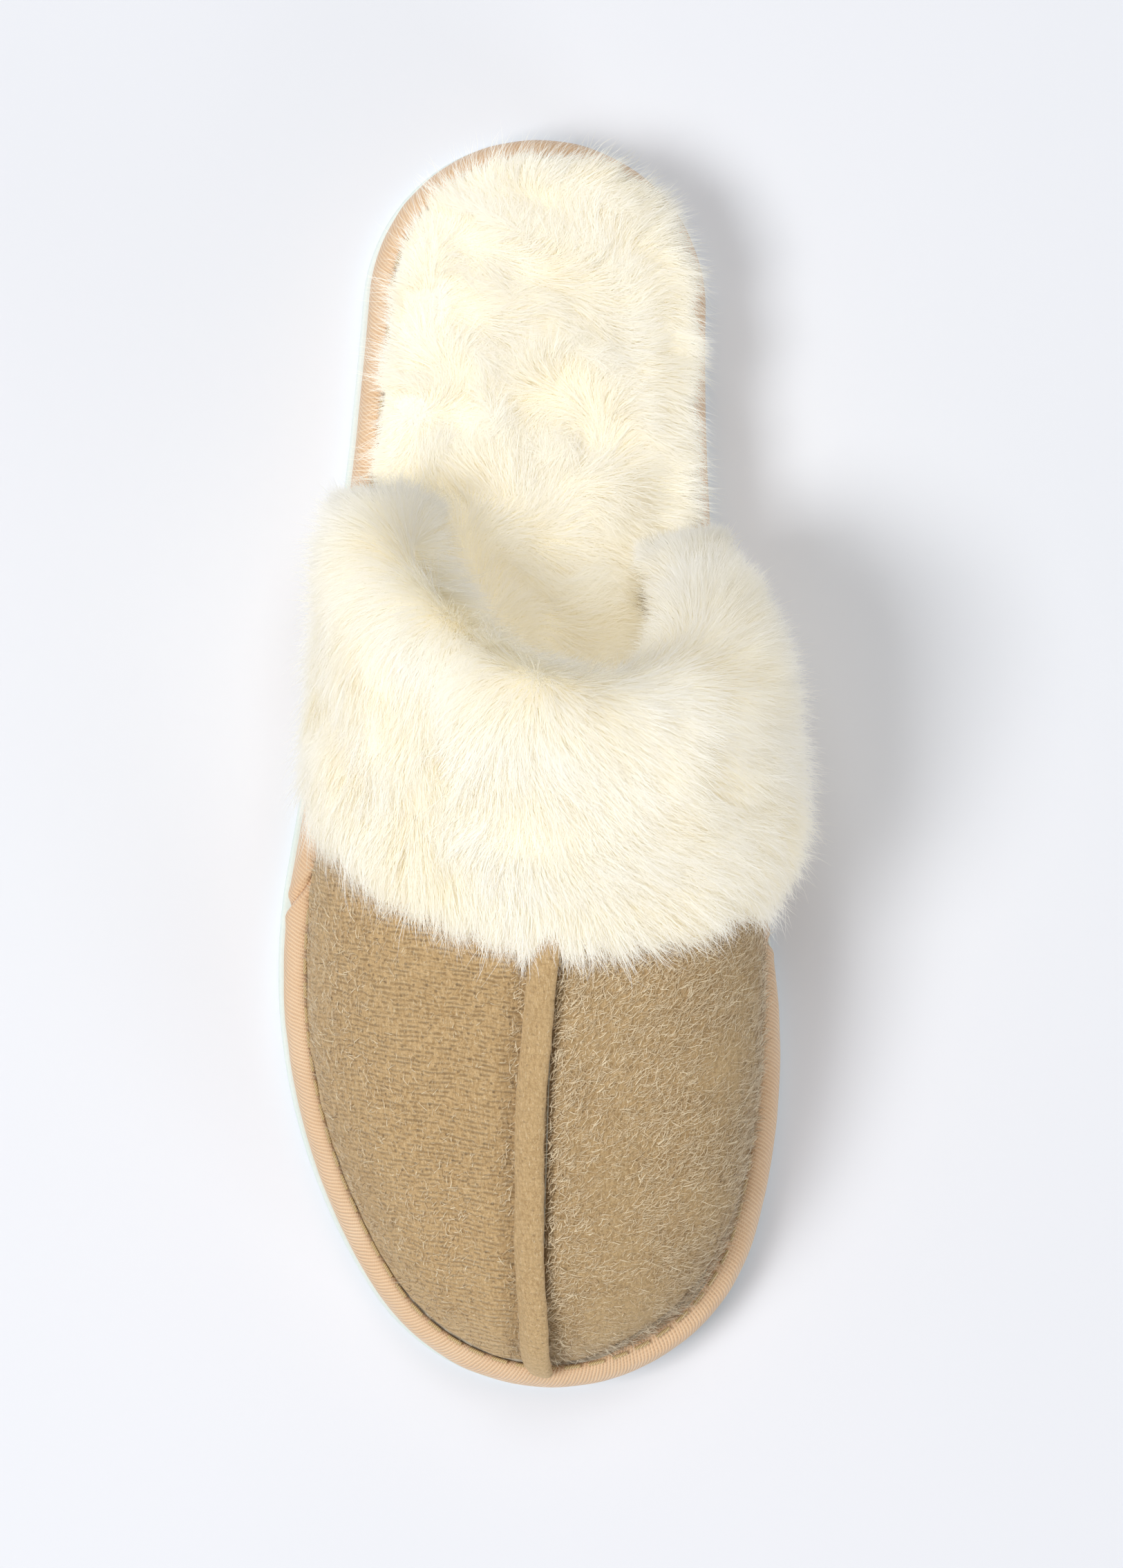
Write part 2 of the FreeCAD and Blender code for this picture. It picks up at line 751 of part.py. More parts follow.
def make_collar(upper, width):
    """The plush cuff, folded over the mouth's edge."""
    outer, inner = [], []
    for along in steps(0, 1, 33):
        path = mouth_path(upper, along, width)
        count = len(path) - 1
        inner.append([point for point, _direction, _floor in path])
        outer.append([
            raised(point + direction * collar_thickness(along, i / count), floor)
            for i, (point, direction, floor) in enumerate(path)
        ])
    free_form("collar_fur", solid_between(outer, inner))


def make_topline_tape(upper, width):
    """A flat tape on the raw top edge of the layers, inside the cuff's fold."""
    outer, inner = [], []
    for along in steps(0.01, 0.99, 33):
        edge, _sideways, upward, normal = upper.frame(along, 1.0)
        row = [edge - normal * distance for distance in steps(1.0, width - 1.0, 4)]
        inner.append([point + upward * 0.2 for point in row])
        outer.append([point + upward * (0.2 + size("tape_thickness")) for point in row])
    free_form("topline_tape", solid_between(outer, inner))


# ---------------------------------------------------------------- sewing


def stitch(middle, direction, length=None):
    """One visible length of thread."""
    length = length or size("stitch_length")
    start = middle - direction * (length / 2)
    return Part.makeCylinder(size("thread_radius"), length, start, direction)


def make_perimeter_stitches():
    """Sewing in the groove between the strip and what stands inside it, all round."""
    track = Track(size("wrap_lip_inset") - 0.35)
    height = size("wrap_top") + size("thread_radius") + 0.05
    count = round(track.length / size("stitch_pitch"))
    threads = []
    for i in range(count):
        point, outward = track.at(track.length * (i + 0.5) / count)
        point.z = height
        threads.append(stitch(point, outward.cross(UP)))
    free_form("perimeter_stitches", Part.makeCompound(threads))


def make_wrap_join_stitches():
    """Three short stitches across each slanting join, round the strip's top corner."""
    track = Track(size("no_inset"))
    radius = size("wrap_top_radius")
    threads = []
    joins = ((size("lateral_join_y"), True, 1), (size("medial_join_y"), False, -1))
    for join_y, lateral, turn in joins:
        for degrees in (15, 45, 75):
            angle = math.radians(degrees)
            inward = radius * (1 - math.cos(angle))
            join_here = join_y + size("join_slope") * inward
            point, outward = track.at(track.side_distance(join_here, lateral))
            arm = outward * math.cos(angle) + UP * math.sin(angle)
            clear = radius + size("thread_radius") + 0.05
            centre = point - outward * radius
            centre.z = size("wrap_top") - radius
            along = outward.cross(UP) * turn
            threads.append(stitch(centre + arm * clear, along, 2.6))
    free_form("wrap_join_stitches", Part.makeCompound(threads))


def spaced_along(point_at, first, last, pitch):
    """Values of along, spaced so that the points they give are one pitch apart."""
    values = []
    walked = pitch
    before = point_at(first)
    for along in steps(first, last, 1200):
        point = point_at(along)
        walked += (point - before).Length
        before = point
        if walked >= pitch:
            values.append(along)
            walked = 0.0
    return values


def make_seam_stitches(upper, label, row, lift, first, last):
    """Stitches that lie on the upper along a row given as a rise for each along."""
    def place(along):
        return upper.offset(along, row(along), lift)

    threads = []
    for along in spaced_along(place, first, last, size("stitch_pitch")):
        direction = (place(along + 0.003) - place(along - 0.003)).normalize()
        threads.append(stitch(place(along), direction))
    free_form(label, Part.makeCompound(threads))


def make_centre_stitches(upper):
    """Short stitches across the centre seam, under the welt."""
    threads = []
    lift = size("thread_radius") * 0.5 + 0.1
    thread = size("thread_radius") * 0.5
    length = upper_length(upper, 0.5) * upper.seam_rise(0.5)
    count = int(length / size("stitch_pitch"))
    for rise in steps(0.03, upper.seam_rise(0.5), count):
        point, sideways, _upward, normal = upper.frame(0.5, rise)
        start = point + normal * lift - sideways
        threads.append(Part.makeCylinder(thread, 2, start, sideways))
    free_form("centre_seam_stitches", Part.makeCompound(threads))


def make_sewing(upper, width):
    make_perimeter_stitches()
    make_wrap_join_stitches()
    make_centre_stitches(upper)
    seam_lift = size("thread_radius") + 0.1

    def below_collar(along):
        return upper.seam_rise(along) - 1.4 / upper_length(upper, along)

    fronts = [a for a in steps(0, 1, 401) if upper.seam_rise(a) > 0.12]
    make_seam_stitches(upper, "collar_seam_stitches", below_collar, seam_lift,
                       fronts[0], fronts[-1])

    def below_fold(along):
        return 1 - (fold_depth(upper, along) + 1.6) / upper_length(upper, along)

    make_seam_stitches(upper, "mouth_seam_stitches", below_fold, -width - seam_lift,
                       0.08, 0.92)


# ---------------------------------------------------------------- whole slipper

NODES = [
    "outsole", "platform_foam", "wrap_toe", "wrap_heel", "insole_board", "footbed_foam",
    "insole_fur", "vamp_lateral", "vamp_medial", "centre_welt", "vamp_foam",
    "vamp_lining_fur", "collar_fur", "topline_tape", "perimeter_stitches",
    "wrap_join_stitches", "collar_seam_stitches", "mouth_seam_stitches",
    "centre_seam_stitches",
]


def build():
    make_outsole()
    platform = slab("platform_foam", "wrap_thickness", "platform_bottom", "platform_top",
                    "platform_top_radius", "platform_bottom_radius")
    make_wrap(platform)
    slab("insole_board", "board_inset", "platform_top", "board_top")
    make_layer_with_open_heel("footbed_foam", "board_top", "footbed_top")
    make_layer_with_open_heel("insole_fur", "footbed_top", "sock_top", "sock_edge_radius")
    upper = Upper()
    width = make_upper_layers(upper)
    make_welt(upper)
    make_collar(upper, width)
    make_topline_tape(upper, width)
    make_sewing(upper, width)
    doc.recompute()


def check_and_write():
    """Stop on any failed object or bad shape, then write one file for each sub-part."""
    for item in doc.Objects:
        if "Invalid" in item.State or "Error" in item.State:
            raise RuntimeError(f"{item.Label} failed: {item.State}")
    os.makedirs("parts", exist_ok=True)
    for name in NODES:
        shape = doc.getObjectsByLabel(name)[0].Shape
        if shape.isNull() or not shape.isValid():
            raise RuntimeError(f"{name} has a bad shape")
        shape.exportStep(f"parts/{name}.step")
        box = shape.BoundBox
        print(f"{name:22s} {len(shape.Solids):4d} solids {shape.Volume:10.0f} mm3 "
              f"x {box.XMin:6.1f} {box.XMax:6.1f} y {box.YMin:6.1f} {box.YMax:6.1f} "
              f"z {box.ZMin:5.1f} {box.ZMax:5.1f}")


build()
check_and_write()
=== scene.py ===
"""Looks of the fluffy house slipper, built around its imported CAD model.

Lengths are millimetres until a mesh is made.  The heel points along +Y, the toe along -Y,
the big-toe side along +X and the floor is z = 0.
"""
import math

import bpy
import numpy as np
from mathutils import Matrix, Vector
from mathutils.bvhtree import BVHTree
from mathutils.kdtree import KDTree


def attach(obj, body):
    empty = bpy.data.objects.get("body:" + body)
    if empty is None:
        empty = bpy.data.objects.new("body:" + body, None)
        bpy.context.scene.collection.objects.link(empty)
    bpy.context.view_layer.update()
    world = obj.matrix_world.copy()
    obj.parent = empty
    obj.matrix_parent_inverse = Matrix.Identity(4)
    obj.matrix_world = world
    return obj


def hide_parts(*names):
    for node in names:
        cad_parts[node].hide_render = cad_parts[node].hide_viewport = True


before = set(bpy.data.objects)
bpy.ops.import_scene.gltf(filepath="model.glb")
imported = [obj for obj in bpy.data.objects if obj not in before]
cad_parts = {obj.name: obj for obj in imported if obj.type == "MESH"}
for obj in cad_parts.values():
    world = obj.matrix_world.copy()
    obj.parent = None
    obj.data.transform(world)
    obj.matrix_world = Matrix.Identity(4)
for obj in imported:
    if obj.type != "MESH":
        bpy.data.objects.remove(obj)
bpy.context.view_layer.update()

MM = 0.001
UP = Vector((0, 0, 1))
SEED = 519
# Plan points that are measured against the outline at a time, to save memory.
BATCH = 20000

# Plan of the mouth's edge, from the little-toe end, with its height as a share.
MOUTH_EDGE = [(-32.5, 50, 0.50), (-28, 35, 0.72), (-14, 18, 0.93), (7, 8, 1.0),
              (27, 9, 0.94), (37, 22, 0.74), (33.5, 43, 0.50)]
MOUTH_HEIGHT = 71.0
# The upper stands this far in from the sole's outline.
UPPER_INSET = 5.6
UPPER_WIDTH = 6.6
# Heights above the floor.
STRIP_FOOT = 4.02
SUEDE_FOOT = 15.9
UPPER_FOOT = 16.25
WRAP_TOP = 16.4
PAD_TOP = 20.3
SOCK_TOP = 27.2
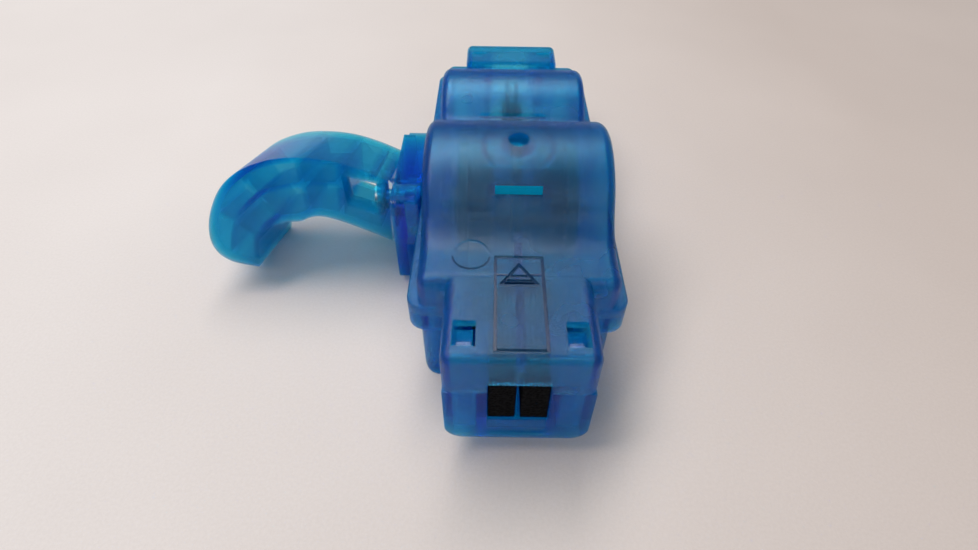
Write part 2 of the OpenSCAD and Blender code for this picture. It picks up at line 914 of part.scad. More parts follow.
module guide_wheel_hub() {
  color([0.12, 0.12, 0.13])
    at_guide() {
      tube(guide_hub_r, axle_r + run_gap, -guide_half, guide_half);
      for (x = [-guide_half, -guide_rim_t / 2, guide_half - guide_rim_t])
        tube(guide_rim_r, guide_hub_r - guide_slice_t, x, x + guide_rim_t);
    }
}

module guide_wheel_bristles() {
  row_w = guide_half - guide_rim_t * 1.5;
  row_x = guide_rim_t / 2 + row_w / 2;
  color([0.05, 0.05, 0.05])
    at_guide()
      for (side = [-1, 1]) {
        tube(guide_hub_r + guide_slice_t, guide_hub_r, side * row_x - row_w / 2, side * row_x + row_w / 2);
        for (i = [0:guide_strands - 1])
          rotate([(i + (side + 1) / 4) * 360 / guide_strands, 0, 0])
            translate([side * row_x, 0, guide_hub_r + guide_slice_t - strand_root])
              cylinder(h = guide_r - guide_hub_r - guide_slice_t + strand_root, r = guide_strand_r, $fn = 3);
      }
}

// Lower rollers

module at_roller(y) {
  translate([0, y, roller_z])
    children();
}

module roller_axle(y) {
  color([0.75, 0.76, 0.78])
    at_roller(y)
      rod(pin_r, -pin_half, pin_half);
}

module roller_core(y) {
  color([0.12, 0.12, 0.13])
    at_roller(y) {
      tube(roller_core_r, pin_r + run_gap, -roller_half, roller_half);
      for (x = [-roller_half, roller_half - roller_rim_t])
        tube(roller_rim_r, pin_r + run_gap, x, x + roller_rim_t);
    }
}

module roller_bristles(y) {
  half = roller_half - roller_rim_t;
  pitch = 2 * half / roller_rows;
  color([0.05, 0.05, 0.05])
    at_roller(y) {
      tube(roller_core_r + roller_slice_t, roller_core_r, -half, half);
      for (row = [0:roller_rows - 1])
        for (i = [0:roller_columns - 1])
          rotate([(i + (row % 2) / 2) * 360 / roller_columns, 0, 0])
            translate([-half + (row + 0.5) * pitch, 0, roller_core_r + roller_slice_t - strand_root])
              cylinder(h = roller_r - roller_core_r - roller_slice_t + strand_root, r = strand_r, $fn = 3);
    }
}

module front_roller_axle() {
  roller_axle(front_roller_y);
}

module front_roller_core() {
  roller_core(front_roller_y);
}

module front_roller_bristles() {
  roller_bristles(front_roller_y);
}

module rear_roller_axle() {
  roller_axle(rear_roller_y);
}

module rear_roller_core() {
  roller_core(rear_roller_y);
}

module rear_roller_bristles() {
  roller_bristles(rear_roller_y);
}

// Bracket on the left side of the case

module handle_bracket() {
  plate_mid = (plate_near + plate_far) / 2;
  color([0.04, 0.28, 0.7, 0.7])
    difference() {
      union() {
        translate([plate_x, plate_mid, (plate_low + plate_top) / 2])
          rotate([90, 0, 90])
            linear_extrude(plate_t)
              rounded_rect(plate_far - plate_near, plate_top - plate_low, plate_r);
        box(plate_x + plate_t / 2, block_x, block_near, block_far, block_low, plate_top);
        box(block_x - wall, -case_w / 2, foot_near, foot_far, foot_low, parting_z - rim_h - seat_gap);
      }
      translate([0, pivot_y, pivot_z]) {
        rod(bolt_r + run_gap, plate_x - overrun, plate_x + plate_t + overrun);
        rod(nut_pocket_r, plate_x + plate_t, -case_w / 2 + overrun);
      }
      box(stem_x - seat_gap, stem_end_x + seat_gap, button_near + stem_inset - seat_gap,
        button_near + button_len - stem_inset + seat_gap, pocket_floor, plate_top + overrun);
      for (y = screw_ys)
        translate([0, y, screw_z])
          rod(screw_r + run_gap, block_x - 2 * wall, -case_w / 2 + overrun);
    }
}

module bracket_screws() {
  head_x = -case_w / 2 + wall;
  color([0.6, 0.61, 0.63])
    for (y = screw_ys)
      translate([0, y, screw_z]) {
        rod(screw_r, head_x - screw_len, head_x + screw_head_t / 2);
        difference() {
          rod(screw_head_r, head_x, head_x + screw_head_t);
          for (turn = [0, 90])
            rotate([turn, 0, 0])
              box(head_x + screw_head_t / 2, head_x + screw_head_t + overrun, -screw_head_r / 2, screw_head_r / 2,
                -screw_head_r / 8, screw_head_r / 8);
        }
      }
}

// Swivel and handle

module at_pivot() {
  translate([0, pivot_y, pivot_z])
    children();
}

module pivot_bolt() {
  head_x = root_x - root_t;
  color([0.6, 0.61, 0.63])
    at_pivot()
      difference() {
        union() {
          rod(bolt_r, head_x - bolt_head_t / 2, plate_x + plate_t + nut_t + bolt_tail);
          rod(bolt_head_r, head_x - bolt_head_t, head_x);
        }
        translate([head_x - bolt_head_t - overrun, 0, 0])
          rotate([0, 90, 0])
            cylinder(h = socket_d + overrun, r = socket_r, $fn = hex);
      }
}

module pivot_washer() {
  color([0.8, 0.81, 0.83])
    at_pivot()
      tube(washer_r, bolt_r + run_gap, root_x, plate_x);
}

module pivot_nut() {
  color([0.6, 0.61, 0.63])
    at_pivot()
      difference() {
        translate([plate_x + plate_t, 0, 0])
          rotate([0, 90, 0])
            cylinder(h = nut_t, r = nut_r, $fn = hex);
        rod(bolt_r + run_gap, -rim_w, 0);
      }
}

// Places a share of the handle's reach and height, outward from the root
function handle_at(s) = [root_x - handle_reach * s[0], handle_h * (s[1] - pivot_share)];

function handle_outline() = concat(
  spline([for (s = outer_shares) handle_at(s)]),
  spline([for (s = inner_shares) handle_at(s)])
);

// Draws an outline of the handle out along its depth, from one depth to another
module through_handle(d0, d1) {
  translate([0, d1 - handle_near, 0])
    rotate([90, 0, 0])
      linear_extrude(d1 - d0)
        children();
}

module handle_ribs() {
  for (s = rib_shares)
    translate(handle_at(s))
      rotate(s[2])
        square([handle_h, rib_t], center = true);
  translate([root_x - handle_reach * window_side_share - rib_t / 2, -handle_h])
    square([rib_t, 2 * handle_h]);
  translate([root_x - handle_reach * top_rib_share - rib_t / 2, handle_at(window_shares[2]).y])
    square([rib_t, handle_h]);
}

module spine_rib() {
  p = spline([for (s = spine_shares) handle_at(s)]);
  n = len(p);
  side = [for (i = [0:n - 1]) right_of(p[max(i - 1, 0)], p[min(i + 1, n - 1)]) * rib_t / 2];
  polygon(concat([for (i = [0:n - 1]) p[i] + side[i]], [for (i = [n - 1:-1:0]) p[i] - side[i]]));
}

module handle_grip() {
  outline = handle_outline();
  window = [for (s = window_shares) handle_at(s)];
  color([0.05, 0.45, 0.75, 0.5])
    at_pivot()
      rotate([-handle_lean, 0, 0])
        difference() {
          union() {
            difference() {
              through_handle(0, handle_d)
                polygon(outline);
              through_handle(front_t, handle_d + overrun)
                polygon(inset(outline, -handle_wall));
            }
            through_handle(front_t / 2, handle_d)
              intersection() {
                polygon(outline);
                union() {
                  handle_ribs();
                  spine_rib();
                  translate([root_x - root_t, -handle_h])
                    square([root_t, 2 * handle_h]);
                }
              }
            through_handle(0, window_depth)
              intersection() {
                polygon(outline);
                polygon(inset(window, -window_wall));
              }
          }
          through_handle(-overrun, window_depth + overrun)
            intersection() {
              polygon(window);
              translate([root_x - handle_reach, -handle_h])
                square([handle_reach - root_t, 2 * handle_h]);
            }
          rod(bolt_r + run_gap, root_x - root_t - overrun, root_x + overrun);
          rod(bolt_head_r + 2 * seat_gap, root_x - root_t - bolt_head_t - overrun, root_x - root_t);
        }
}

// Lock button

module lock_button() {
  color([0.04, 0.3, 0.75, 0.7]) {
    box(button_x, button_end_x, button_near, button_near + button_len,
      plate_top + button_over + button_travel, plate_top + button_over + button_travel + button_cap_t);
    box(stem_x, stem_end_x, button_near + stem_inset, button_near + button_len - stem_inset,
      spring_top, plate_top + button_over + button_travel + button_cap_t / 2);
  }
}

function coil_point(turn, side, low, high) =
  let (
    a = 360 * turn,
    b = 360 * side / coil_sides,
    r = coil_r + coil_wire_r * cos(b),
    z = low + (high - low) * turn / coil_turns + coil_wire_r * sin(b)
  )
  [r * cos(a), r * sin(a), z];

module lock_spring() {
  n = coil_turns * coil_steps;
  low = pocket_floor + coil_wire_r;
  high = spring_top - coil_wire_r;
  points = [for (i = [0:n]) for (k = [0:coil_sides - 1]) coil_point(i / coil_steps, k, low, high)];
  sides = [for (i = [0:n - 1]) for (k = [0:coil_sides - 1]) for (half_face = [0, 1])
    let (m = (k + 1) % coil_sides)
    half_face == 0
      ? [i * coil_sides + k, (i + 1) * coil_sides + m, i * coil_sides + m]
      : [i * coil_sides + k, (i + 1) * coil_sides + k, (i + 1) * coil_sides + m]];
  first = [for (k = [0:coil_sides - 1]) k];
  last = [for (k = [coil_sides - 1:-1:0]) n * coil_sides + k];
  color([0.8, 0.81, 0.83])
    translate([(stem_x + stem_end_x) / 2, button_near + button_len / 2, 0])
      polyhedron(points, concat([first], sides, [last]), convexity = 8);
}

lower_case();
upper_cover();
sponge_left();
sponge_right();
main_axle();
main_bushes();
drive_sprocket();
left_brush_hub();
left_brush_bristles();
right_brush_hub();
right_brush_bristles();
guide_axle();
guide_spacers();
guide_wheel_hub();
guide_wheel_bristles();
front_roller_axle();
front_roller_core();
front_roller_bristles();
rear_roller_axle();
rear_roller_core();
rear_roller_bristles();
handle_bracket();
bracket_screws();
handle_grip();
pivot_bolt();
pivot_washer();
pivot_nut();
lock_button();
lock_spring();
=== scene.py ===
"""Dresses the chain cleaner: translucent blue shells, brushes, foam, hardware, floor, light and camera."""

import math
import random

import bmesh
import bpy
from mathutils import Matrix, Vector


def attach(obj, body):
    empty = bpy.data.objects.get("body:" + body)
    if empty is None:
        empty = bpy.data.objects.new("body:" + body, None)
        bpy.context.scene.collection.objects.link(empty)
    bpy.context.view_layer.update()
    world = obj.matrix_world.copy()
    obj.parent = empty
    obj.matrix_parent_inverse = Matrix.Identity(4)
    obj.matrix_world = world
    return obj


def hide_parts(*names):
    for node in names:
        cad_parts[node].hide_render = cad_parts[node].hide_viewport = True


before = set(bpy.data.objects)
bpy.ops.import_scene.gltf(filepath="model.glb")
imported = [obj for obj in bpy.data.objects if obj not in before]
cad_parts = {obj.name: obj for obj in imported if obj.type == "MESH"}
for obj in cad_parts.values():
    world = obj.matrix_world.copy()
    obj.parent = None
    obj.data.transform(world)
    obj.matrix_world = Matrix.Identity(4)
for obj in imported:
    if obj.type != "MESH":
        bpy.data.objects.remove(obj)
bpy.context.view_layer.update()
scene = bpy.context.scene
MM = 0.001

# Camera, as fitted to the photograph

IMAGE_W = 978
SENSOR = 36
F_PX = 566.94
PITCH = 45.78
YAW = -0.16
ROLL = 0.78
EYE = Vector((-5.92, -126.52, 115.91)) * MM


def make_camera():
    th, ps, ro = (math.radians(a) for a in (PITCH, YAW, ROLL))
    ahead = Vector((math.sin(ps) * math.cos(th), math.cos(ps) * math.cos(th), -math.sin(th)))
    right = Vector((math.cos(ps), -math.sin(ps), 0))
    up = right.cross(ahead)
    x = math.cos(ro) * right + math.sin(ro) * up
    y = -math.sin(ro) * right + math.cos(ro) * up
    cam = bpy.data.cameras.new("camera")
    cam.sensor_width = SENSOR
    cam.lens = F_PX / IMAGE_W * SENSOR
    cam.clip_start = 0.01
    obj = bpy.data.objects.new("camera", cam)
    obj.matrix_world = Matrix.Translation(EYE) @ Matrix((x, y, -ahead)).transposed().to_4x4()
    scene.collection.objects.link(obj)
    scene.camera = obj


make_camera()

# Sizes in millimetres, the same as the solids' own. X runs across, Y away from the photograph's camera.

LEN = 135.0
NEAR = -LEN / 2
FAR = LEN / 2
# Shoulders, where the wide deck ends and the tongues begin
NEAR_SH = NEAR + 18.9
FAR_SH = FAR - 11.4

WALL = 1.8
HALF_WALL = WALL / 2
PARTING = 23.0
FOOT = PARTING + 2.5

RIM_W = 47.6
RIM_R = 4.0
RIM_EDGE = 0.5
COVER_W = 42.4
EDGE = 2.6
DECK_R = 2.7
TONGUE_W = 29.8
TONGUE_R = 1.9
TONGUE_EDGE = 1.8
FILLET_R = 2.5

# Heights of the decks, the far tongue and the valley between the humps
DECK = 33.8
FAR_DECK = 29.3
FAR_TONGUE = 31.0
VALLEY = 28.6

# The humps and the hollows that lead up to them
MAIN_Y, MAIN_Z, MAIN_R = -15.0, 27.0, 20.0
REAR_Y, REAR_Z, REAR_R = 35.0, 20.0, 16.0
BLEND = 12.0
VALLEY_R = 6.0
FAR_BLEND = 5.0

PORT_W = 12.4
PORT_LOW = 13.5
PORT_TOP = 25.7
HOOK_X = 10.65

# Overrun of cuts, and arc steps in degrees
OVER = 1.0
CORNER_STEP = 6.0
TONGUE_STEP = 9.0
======
Starting at the line that holds "for name in", copy each line exactly and stop after the line that holds "from mathutils.kdtree import KDTree".

• ANSWER IN FULL:
    for name in NODES:
        shape = doc.getObjectsByLabel(name)[0].Shape
        if shape.isNull() or not shape.isValid():
            raise RuntimeError(f"{name} has a bad shape")
        shape.exportStep(f"parts/{name}.step")
        box = shape.BoundBox
        print(f"{name:22s} {len(shape.Solids):4d} solids {shape.Volume:10.0f} mm3 "
              f"x {box.XMin:6.1f} {box.XMax:6.1f} y {box.YMin:6.1f} {box.YMax:6.1f} "
              f"z {box.ZMin:5.1f} {box.ZMax:5.1f}")


build()
check_and_write()
=== scene.py ===
"""Looks of the fluffy house slipper, built around its imported CAD model.

Lengths are millimetres until a mesh is made.  The heel points along +Y, the toe along -Y,
the big-toe side along +X and the floor is z = 0.
"""
import math

import bpy
import numpy as np
from mathutils import Matrix, Vector
from mathutils.bvhtree import BVHTree
from mathutils.kdtree import KDTree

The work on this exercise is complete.